$a+b+c=1.$ Show that $\frac{1}{1-a}+\frac{1}{1-b}+\frac{1}{1-c} \geq \frac{2}{1+a}+\frac{2}{1+b}+\frac{2}{1+c}$

Question

Assume $a,b,c>0$ and $a+b+c=1.$ Show that $\frac{1}{1-a}+\frac{1}{1-b}+\frac{1}{1-c} \geq \frac{2}{1+a}+\frac{2}{1+b}+\frac{2}{1+c}$

Here's what I tried:

$\frac{a+b+c}{b+c}+\frac{a+b+c}{a+b}+\frac{a+b+c}{a+b} \geq \frac{1+a+b+c}{1+a}+\frac{1+a+b+c}{1+b}+\frac{1+a+b+c}{1+c}$ $\rightarrow \frac{a}{b+c}+\frac{c}{a+b}+\frac{b}{a+b} \geq \frac{b+c}{1+a}+\frac{a+c}{1+b}+\frac{a+b}{1+c}$

Let $A=b+c, B=a+c,$ and $ C=a+b,$ so $A+B+C=2.$

$\rightarrow \frac{1-A}{A}+\frac{1-B}{B}+\frac{1-C}{C} \geq \frac{A}{2-A}+\frac{B}{2-B}+\frac{C}{2-C}.$

Or $\frac{1}{A}+\frac{1}{B}+\frac{1}{C} - 3 \geq \frac{A}{2-A}+\frac{B}{2-B}+\frac{C}{2-C}.$

I am stuck here, thought about using AM-GM-HM to get rid of the reciprocal on the RHS but it doesn't work if applied directly.

Answer 1

Hint Note $t\mapsto \frac1t$ is convex and $(1-a,1-b,1-c)\succ (\frac12+\frac a2, \frac12+\frac b2, \frac12+\frac c2)$, so it’s Karamata’s Inequality.

Answer 2

From Jensen's Inequality with the convex function $f(t):= \frac{1}{1-t}$ for $t\in (0,1)$, we have $$\frac{a}{1-c}f(a)+\frac{b}{1-c}f(b)\geq f\left(\frac{a^2}{1-c}+\frac{b^2}{1-c}\right)\,.$$ Since $f$ is increasing, the Power-Mean Inequality $\frac{a^2+b^2}{2}\geq \left(\frac{a+b}{2}\right)^2$ implies that $$f\left(\frac{a^2+b^2}{1-c}\right)\geq f\left(\frac{(a+b)^2}{2(1-c)}\right)=f\left(\frac{1-c}{2}\right)\,.$$ Thus, $$\frac{a}{1-a}+\frac{b}{1-b}\geq (1-c)\,f\left(\frac{a^2+b^2}{1-c}\right)\geq (1-c)\,f\left(\frac{1-c}{2}\right)=\frac{2(1-c)}{1+c}\,.$$ We have two more similar inequalities, and by summing all three of them (and dividing the result by $2$), we have $$\frac{a}{1-a}+\frac{b}{1-b}+\frac{c}{1-c}\geq \frac{1-a}{1+a}+\frac{1-b}{1+b}+\frac{1-c}{1+c}\,.$$ Adding $3$ to both sides of the inequality above, the required result is yielded.

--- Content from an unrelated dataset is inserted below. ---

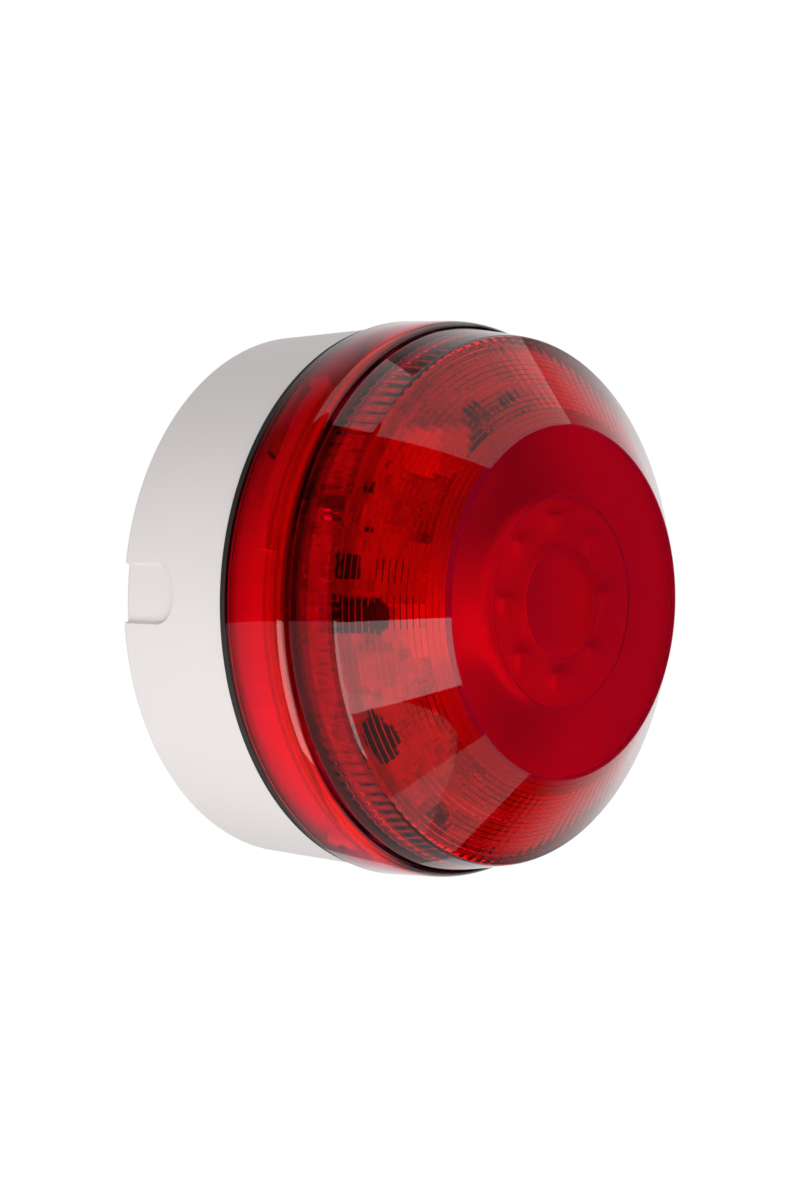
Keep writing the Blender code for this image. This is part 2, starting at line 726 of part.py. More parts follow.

The equality case is, of course, $(a,b,c)=\left(\frac13,\frac13,\frac13\right)$.

Answer 3

Just another way, note for $x\in(0,1)$, $$f(x)=\frac1{1-x}-\frac2{1+x}-\frac98(3x-1)=\frac{(3x-1)^2(3x+1)}{8(1-x^2)}\geqslant0$$ while the inequality is just $f(a)+f(b)+f(c)\geqslant 0$.